What do you ultimately want your target audience to do as a result of watching your video?

For most financial planners, the primary step they want people to take is to book a free financial consultation. That might well be appropriate in some cases. For many people, however, they are not ready for that step.

All of us are on a customer journey, regardless of what it is we are looking to buy. For smaller purchases such as buying a snack, that customer journey is relatively short due to the low stakes involved. For those who are thinking about getting advice on their life savings, investments and pension the stakes are higher and there needs to be a strong foundation of trust built up first.

To get people to the stage where they are comfortable getting in touch and baring their lives in an initial consultation (even if it is free), you need to build up a lot of trust in your brand.
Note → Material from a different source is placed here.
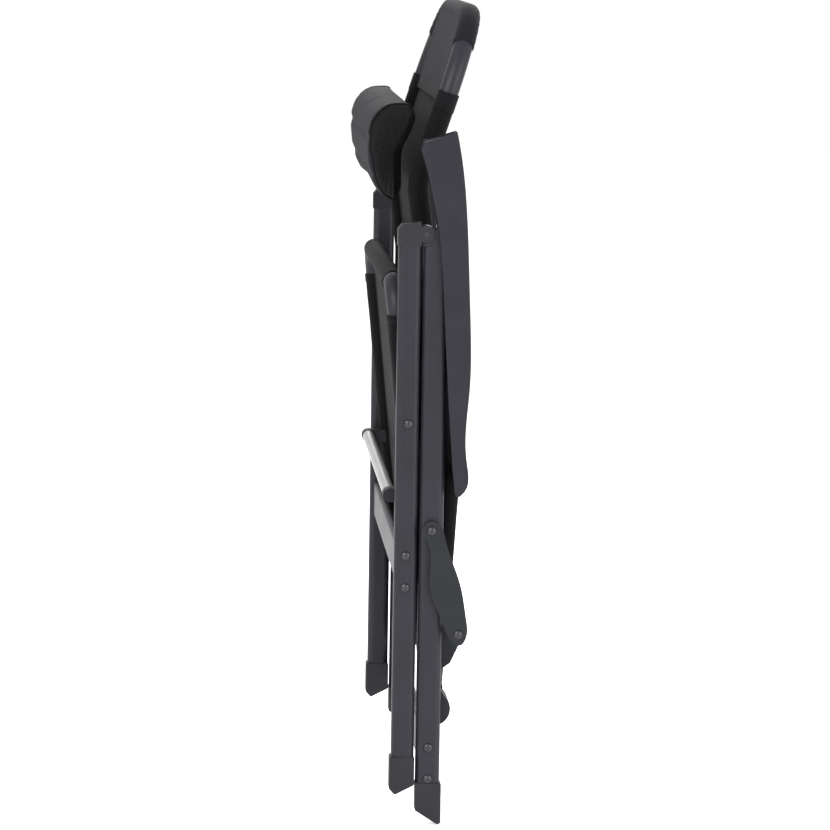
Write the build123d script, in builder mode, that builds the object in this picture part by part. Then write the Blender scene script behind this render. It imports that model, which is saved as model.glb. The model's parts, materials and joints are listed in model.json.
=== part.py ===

Financial videos are a great way to do this, particularly if they show past success stories from current clients and especially if these stories come from the lips of clients themselves.

Think about how this ties into the kind of action you want your prospects to take, off the bat of watching you financial videos. It might be that some of your videos can appropriate invite people to ask for a free consultation.

For other videos, however, these might sit better earlier on in a prospect’s customer journey – perhaps inviting them to subscribe to your content or follow you on social media for more valuable insights, tips and information. Over time, as these people become more comfortable and familiar with your brand, that’s the point where they might take the bigger step of booking a meeting.